From 2008 until 21 April 2020, Lecoq published her blog Girls and Geeks, where she wrote about her daily life and her love life. Having published parts of her blog in the 2015 non-fiction book Sans télé, on ressent davantage le froid (Without TV, you feel the cold more), she said that she appreciates the free form of writing blogs, including the commentaries, and that this form of writing does not really work in a book.

=== Activism for victims of domestic violence ===
Having written an article on 30 June 2017 for the daily newspaper Libération about more than 100 women who had been killed as victims of domestic violence in a year, she started counting such femicides during the following two years. Based on reports of 200 women murdered by their partners, she highlighted the intentional aspects of such femicides. Further, she commented that femicides are generally committed by men "who kill women because they believe they [the women] must belong to them."

Lecoq said these assassinations should be seen as premeditated murder and never be excused as mere "crimes of passion". As their roots lie in patriarchal attitudes, these acts of violence are often merely seen as acts of an almost common nature. Further, the consequences, even when they do not always result in murder, are severe for the woman, who is the direct victim, and for children, who are sometimes killed as well. As Lecoq understands these murders as typically largely "invisible" and insufficiently condemned, she called for more public awareness and insisted on the importance of efficient action of the police, the justice system, and on financial support for associations working for this cause.

=== Scenarios for documentary series ===
In 2023, Lecoq and French filmmaker Gabrielle Stemmer co-wrote the scenarios for a documentary web series titled Les femmes sous algorithmes (Women and algorithms). Focussing on common gender roles and stereotype activities of women from different cultures in YouTube videos, the series was co-produced and broadcast by Franco-German TV network Arte.

== Publications ==
As of 2024, Lecoq has authored four novels, eight books of non-fiction for adults and two for young readers, dealing with Internet culture, young women's sex life, the unequal distribution of domestic work and income between men and women, as well as women neglected or forgotten by history. Some of them have been translated into German, Italian and Russian. Her style has been described as expressing both humor and suspense. Looking back at Lecoq's 15 years as a writer in 2024, Lesinrockuptibles called her "the novelist of an epoch".

In 2007, she began writing her first novel, Les Morues, which in French colloquial language translates to The Sluts.
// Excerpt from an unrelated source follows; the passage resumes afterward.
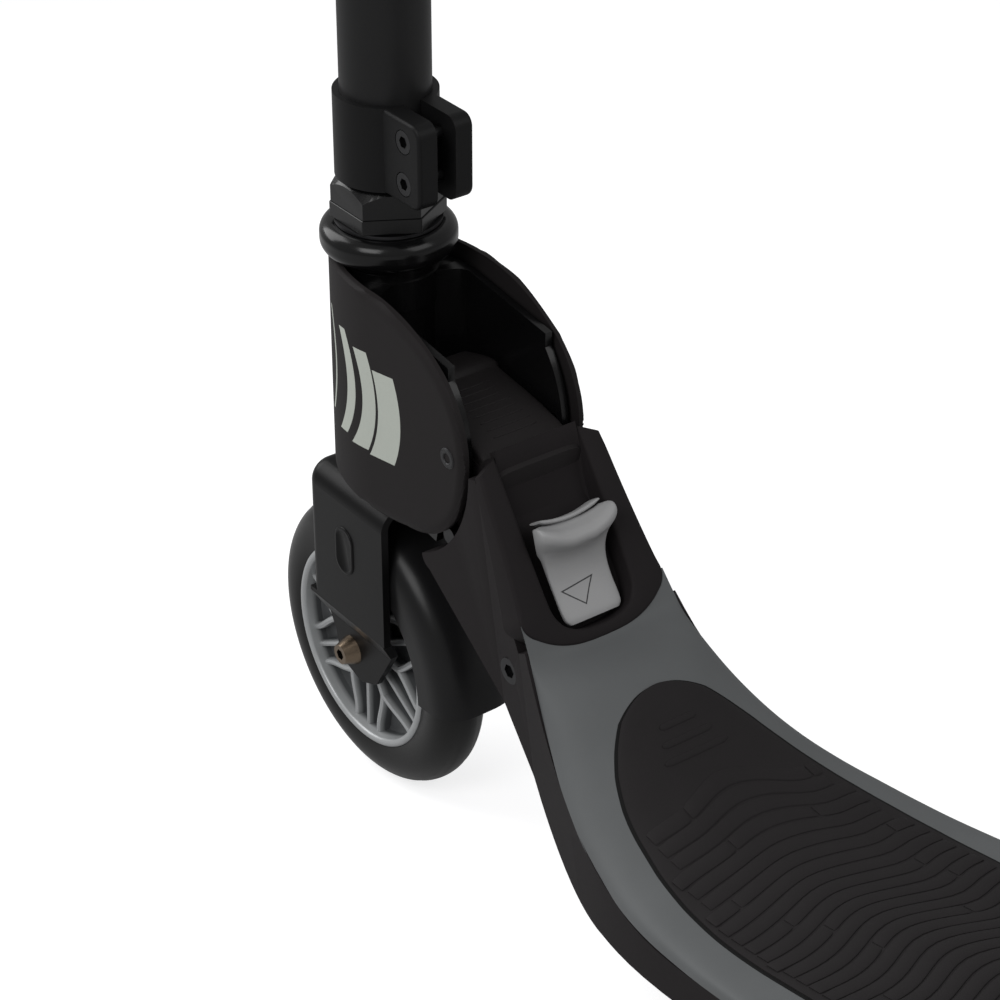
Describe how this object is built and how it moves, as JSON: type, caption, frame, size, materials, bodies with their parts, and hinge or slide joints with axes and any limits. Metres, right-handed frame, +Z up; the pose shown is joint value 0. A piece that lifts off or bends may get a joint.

Published in 2011, this is the story of young Parisians, of the same generation as herself, raised with MTV, Jacques Chirac and Kurt Cobain, hooked on the Internet and anti-globalization parties, active as journalists and bloggers. Her 2017 novel La Théorie de la tartine deals with a young woman, who has a sex tape posted by her ex, an immature hacker and a visionary journalist, who believes that the Internet will transform the world to help her.

In 2017, her non-fiction book Libérées! Le combat féministe se gagne devant le panier de linge sale (Liberated! The feminist fight is won in front of the basket of dirty laundry) dealt with the mental stress that weighs on young mothers. Commenting on the unequal distribution of household-tasks and the double burden on women working outside and in the home, she wrote: "We cannot work like our grandfathers and run the house like our grandmothers." In this book, she also denounced the sexist image of women as portrayed on social media, in particular Instagram.

=== Non-fiction ===
- Kata Sutra, la vérité crue sur la vie sexuelle des filles, avec Nadia Daam, Emma Defaud, Élisabeth Philippe et Johanna Sabroux, Paris: Jacob-Duvernet, 2009, ISBN 2847242449.
- Encyclopédie de la webculture, avec Diane Lisarelli, Paris: Robert Laffont, 2011 ISBN 222112829X.
- Sans télé, on ressent davantage le froid, Paris: Fayard, 2015 ISBN 2213678677, also published as Chroniques de la débrouille, Paris: Le Livre de poche, ISBN 225318263X.
- Libérées ! Le combat féministe se gagne devant le panier de linge sale, Paris: Fayard, 2017 ISBN 9782213705347.
- Honoré et moi, Paris: L'Iconoclaste, 2019.
- Les Grandes Oubliées. Pourquoi l'Histoire a effacé les femmes, (The Great Forgotten Ones: Why History erased Women), Paris: L'Iconoclaste, 2021 ISBN 9782378802424.
  - Adapted version for young adult readers as Les Femmes aussi ont fait l'histoire (Women also have made History), Paris: Les Arènes jeunesse, 2023, ISBN 9791037509734
- Le Couple et l'Argent, Paris: L'Iconoclaste, 2022, ISBN 9782378803070.
- Comment apprendre à manipuler ses parents: en 1 semaine! Illustrated children's book. Paris: Nathan, 2023 ISBN 9782095003517.
- Vanhoenacker, Charline (2023). "En vacances, Simone!"

=== Novels ===
- Les Morues, Paris: Au diable vauvert, 2011, ISBN 2846263477, Le Livre de poche ISBN 9782253166801, Award Premier roman du Doubs.
- La Théorie de la tartine, Paris: Au diable vauvert, 2015, ISBN 2846269327, Paris: Le livre de Poche, 2016, ISBN 9782253069096.
- Honoré et moi: Parce qu'il a réussi sa vie en passant son temps à la rater, Balzac est mon frère. 2021. Paris: Librairie Générale Française, ISBN 9782253078432.
- Une époque en or, Paris: L'Iconoclaste, 2024, ISBN 9782378804350.